■ **Supplied material**
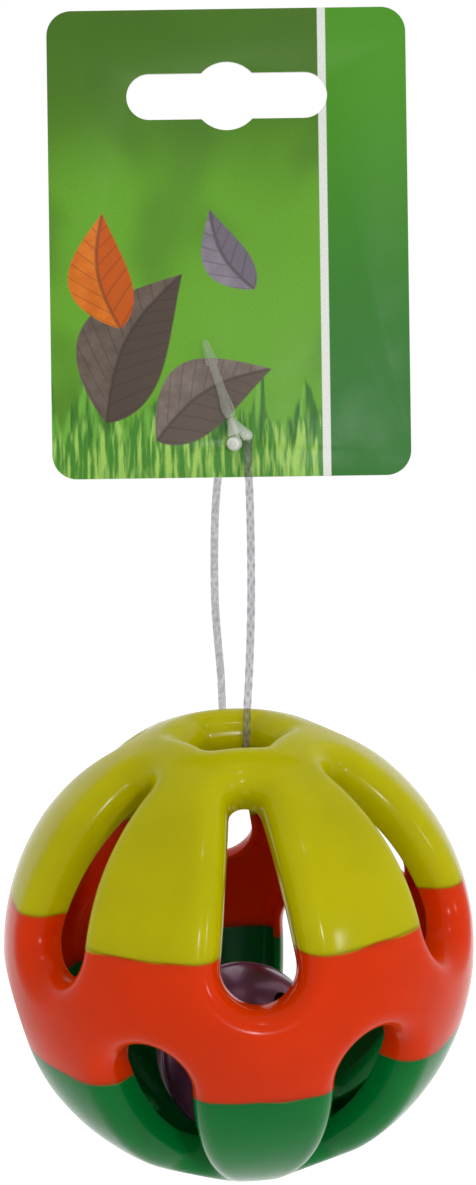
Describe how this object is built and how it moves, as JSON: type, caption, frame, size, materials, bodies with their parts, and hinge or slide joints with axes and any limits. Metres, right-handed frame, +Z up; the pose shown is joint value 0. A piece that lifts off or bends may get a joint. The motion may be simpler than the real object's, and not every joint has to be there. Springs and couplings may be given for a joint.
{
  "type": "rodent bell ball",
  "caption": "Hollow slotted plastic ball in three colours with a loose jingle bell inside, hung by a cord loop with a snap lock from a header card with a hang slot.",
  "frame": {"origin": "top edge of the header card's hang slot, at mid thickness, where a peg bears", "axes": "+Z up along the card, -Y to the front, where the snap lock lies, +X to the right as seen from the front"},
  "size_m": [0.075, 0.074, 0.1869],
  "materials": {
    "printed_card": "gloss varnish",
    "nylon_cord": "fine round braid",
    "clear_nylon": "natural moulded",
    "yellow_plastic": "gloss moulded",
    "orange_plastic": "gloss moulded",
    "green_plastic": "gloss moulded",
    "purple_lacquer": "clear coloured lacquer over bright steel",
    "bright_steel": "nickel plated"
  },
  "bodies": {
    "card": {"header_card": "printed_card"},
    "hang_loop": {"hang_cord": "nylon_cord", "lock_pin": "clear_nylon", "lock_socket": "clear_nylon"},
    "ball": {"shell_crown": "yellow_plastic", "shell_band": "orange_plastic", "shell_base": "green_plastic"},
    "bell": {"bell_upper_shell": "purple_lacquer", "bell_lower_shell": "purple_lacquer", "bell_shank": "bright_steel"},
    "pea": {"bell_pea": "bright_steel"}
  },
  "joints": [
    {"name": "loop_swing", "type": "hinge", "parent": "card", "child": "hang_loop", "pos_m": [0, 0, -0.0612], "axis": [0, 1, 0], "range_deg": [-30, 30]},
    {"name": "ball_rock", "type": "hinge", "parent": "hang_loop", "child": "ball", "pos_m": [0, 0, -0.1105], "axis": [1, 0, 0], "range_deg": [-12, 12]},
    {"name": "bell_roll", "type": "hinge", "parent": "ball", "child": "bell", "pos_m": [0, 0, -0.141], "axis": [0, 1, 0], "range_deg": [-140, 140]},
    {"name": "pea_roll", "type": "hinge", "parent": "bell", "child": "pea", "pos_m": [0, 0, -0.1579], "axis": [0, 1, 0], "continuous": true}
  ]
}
--
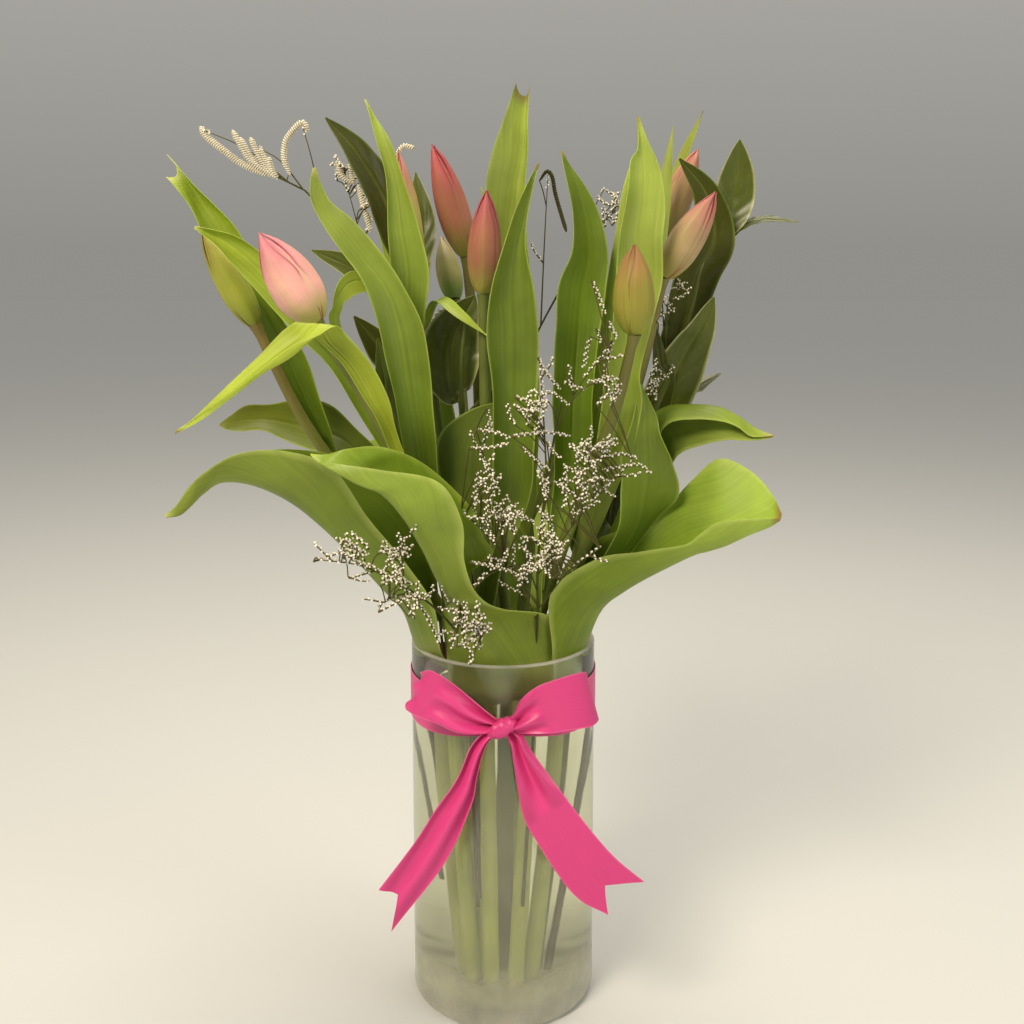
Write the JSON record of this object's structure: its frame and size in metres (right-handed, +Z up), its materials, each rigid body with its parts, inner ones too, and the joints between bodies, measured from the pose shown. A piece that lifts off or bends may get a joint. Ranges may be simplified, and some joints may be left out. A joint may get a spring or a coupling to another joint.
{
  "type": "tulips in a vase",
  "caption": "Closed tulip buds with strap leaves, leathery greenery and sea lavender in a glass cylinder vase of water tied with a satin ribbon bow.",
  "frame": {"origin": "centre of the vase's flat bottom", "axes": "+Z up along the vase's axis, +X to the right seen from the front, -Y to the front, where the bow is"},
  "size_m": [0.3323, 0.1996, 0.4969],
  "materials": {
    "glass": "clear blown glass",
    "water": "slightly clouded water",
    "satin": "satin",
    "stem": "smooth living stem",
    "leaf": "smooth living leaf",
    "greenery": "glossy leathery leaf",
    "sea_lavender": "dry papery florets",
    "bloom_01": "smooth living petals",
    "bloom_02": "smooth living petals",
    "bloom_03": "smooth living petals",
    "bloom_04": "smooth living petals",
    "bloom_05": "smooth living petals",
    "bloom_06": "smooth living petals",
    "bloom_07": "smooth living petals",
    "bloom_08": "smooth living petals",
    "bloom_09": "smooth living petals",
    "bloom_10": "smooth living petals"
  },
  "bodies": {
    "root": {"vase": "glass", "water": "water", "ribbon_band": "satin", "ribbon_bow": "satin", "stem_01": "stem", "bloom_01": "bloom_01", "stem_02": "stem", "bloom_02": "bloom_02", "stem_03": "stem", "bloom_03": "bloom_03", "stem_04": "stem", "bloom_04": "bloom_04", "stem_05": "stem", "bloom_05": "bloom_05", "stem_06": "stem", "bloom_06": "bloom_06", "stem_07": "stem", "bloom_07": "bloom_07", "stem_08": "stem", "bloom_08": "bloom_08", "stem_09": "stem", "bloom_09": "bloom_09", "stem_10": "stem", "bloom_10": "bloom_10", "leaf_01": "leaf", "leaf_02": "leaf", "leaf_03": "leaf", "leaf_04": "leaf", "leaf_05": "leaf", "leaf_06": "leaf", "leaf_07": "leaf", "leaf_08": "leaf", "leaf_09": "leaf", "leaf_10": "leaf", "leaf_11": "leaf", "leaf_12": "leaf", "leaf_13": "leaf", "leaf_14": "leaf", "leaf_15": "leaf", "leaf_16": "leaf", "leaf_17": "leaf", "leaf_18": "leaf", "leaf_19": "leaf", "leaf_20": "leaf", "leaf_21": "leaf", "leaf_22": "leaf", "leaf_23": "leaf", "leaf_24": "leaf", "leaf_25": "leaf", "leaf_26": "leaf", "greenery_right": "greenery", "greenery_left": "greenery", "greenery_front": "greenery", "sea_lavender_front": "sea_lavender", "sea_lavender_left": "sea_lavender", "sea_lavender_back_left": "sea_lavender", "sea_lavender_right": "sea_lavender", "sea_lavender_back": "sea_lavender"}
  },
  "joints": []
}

■ **What you are asked to do**
Reproduce each line of the entries in which the word "materials" is found.

■ **Response**
Describe how this object is built and how it moves, as JSON: type, caption, frame, size, materials, bodies with their parts, and hinge or slide joints with axes and any limits. Metres, right-handed frame, +Z up; the pose shown is joint value 0. A piece that lifts off or bends may get a joint. The motion may be simpler than the real object's, and not every joint has to be there. Springs and couplings may be given for a joint.
  "materials": {
Write the JSON record of this object's structure: its frame and size in metres (right-handed, +Z up), its materials, each rigid body with its parts, inner ones too, and the joints between bodies, measured from the pose shown. A piece that lifts off or bends may get a joint. Ranges may be simplified, and some joints may be left out. A joint may get a spring or a coupling to another joint.
  "materials": {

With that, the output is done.